Les Congolais sont exaspérés, meurtris et humiliés.  Ils réclament plus de responsabilité et d’efficacité de la part de ceux qui les gouvernent. Ils se mobilisent pour parvenir au changement tant attendu.

Les manœuvres dilatoires ayant pour projet apparent d’hypothéquer l’organisation des élections dans les délais constitutionnels préparent un « glissement » extrêmement dangereux et une violation de la résolution 2277 du Conseil de Sécurité des Nations Unies et des principes de la Chartre Africaine de la démocratie, des élections et de la gouvernance, qui entrainerait une prolongation des souffrances du peuple congolais, en vue de mieux l’assujettir et continuer à exploiter ses ressources sans redevabilité.

La solution définitive  de la RDC requiert une prise en compte holistique du mal congolais, qui passera d’abord par l’éveil de la conscience patriotique du peuple, ensuite par la refondation de l’Etat, et enfin par l’instauration d’un état de droit respectueux des droits humains et une gouvernance orientée vers la satisfaction de l’intérêt général : en bref, un changement radical de l’actuel système. Pour y arriver, l’acteur principal reste le peuple congolais qui doit s’assumer en tant que détenteur primaire de la souveraineté nationale.

J’en appelle, une fois encore, à la communauté internationale pour mettre en œuvre sa responsabilité de protéger les populations civiles au cœur de la région des Grands Lacs, où la vérité et la justice ont été sacrifiées sur l’autel de la paix que nous attendons depuis trop longtemps, car jusqu’à ce jour nous n’avons ni la paix, ni la justice. 

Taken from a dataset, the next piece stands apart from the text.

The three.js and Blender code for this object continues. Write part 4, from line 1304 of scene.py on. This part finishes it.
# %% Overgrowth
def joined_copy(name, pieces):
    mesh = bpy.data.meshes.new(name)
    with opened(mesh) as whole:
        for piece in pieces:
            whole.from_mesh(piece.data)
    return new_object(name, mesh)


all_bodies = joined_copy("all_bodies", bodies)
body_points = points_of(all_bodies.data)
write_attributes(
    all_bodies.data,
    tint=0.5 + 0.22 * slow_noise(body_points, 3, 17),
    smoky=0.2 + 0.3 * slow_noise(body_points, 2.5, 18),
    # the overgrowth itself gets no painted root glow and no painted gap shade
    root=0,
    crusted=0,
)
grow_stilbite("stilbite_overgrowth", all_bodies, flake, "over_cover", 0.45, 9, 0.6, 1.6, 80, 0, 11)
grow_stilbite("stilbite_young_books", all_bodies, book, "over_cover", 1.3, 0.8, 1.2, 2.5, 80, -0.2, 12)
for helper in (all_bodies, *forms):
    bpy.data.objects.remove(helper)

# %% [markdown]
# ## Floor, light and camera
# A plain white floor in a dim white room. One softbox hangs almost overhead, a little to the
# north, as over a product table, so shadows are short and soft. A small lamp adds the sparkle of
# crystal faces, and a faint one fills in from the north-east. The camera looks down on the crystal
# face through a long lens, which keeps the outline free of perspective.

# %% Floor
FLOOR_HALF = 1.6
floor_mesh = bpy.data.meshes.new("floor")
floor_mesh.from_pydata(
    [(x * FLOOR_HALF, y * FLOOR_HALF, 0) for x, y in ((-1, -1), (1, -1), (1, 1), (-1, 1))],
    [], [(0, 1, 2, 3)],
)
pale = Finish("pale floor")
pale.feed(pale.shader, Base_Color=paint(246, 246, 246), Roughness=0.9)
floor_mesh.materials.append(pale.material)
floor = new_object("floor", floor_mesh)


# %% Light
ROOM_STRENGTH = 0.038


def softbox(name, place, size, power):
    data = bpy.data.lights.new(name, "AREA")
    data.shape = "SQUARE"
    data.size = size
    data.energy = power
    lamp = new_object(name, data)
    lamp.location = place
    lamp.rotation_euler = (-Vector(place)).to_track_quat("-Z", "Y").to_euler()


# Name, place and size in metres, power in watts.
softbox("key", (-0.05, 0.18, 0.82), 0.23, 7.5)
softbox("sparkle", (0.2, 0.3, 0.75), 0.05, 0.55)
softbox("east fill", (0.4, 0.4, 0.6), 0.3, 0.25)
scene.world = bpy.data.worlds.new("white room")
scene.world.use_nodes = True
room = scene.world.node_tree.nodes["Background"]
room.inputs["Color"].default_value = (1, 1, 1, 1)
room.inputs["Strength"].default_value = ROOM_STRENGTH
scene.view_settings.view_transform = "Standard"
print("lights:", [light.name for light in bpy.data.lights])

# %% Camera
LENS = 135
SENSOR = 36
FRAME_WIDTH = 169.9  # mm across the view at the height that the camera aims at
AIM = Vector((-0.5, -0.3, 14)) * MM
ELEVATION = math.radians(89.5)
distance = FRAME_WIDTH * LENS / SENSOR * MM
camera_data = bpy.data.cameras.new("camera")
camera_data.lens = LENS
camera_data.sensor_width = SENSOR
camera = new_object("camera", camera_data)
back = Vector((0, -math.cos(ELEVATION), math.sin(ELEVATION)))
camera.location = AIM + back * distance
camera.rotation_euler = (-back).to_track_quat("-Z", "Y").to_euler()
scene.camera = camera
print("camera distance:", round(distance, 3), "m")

Ces derniers massacres commis à l’Est du Congo illustrent à suffisance, hélas, que la paix ne saurait s’obtenir au détriment de la justice.  Je me rappelle les mots écrits en 1963 par le Dr. Martin Luther King, Jr.: « Une justice trop tardive est un déni de justice ». La paix ne peut être atteinte que lorsque le respect des droits humains et des libertés fondamentales, allant de pair avec un développement économique et l’accès à l’éducation et à la justice pour tous, seront reconnus par notre gouvernement et la communauté internationale.